Le terme « contrôleur » désigne des patients infectés par le Virus de l’Immunodéficience Humaine (VIH) qui ont naturellement la capacité de maîtriser l’infection sans traitement. Chez ces rares individus, la charge virale est contrôlée par le système immunitaire et reste en dessous du seuil de détection. Les mécanismes précis mis en jeu dans la réponse à l’infection restent actuellement une énigme. Cependant, le rôle joué par les lymphocytes T CD8+ (LTCD8+) semble majeur dans la mise en place de ce contrôle.
L’étude ANRS SIC a été conduite par les équipes des Dr. Asier Sáez-Cirión (Institut Pasteur) et Bruno Vaslin (CEA) et leurs collègues des Universités Paris Descartes et Paul Sabatier Toulouse, de l’Ap-HP et de l’Inserm avec le soutien de l’ANRS et de la fondation MSDAVENIR. Les chercheurs ont reproduit le phénomène d’individus « contrôleurs » chez des macaques infectés par le virus de l’immunodéficience simienne (SIV) pour décrypter les mécanismes sous-tendant le contrôle viral naturel. Trois groupes de macaques ont été comparés :
- deux groupes « contrôleurs », certains animaux recevant une dose virale faible de SIV, les autres possédant des caractéristiques génétiques favorables (Complexe Majeur d’Histocompatibilité)
- un troisième groupe « témoins » dont les individus ne possédaient pas les caractéristiques génétiques favorables et qui ont reçu une forte dose de SIV.

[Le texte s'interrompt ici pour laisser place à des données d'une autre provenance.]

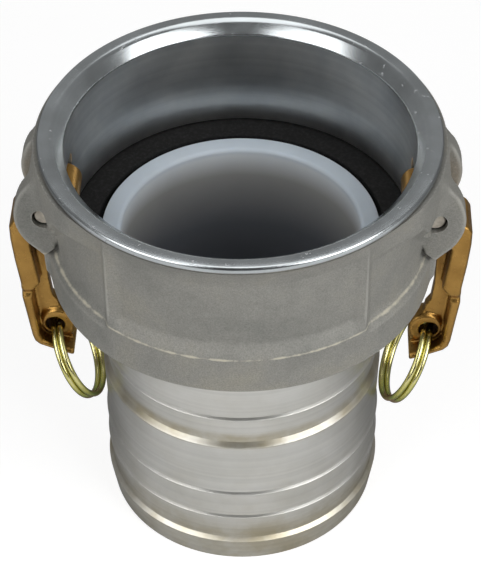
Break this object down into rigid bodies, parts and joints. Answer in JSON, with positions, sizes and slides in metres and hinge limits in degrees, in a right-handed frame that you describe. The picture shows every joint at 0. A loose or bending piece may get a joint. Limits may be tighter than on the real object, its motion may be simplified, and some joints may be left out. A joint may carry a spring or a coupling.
{
  "type": "camlock coupling",
  "caption": "Round cam-and-groove hose coupler: lipped mouth with gasket and liner, cam arms on lug pins with pull rings, and a barbed hose shank.",
  "frame": {"origin": "on the flow axis, at the open end of the hose shank", "axes": "+Z along the flow axis from the hose end to the mouth; the cam arms are at +X and -X and their pins run along Y"},
  "size_m": [0.162, 0.1384, 0.1652],
  "materials": {
    "cast_body": "sand-cast, matt, with a turned lip and bore",
    "turned_shank": "turned, satin bright",
    "gasket_rubber": "matt black",
    "liner_polymer": "translucent white, soft gloss",
    "arm_brass": "cast brass, golden brown",
    "pin_steel": "plain, dull",
    "ring_wire": "yellow zinc plated, shiny"
  },
  "bodies": {
    "coupler": {"coupler_body": "cast_body", "hose_shank": "turned_shank", "mouth_gasket": "gasket_rubber", "flow_liner": "liner_polymer", "left_cam_pin": "pin_steel", "right_cam_pin": "pin_steel"},
    "left_arm": {"left_cam_arm": "arm_brass"},
    "right_arm": {"right_cam_arm": "arm_brass"},
    "left_ring": {"left_pull_ring": "ring_wire"},
    "right_ring": {"right_pull_ring": "ring_wire"}
  },
  "joints": [
    {"name": "left_arm_hinge", "type": "hinge", "parent": "coupler", "child": "left_arm", "pos_m": [-0.067, 0, 0.1392], "axis": [0, 1, 0], "range_deg": [0, 90]},
    {"name": "right_arm_hinge", "type": "hinge", "parent": "coupler", "child": "right_arm", "pos_m": [0.067, 0, 0.1392], "axis": [0, -1, 0], "range_deg": [0, 90]},
    {"name": "left_ring_swing", "type": "hinge", "parent": "left_arm", "child": "left_ring", "pos_m": [-0.0681, 0, 0.0753], "axis": [0, 1, 0], "range_deg": [0, 120]},
    {"name": "right_ring_swing", "type": "hinge", "parent": "right_arm", "child": "right_ring", "pos_m": [0.0681, 0, 0.0753], "axis": [0, -1, 0], "range_deg": [0, 120]}
  ]
}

Tous les animaux ont développé une réponse CD8+ contre le SIV dans les jours qui ont suivi l’infection. Cette réponse était dans un premier temps peu efficace, puis, chez les contrôleurs les cellules CD8+ ont acquis au fil des mois une capacité optimale à éliminer les cellules CD4+ infectées. L’acquisition de cette capacité a coïncidé avec le contrôle du virus dans tout l’organisme. Les chercheurs ont par ailleurs observé une quantité moins importante de cellules infectées dans les ganglions des individus contrôleurs 15 jours après l’infection. Ainsi, chez les individus non contrôleurs, le fait qu’il y ait une forte quantité de virus dans les ganglions semble entraver la maturation des LT CD8+. Selon le Dr Asier Sáez-Cirión, « ces résultats nous montrent que le développement d’une réponse CD8+ efficace contre le virus nécessite un processus de maturation de plusieurs semaines qui n’a lieu que chez quelques sujets. Ceci semble dépendre de la préservation précoce de l’environnement des ganglions où se déroule cette maturation. De plus, le développement d’une réponse efficace ne semble pas dépendant des caractéristiques génétiques des individus infectés, ce qui laisse entrevoir la possibilité de l’induire dans la population générale. »
Interaction entre des lymphocytes CD8 de patients contrôleurs (rouge) et un Lymphocyte CD4 infecté (coloration de la protéine gp120 du VIH en vert). (c) Institut Pasteur, Anastassia Mikhailova/Asier Sáez-Cirión. © Institut Pasteur, Anastassia Mikhailova/Asier Sáez-Cirión.
Dans une deuxième étude menée par l’équipe du Dr. Asier Sáez-Cirión et ses collègues de l’Inserm, de l’université Paris Sud et de l’AP-HP avec le soutien de l’ANRS, de l’Union Européenne et du Sidaction dans le cadre de la cohorte ANRS CO21 CODEX, les chercheurs ont décrypté les caractéristiques des LT CD8+ mémoires spécifiques du VIH associés au contrôle de l’infection. En analysant individuellement le profil d’expression génique de plus d’un millier de ces cellules, les chercheurs ont pu confirmer des différences intrinsèques entre les cellules d’individus contrôleurs et non-contrôleurs. Alors que les cellules des patients non-contrôleurs sont programmées pour se multiplier et utilisent le glucose comme source d’énergie rapide, les cellules de patients contrôleurs sont programmées pour survivre, produire rapidement des molécules antivirales et sont capables de mobiliser plusieurs sources d’énergie. Ces caractéristiques les rendent plus adaptables et efficaces, en particulier dans les sites de multiplication virale. «
Ces résultats nous montrent que la réponse CD8+ des individus contrôleurs est due à une programmation différente de leurs Lymphocytes T CD8+ mémoires spécifique du VIH » explique le Dr Asier Sáez-Cirión. «
Cela nous donne des pistes précieuses sur le programme cellulaire qu’il faudrait induire à travers des vaccins ou immuno thérapies afin de reproduire cette réponse chez d’autres sujets. »
Ces travaux sont présentés le 25 juillet lors de la 9ème conférence sur le VIH/Sida (IAS 2017) organisée par l’International Aids Society et l’ANRS, qui se déroule du 23 au 26 juillet 2017, à Paris.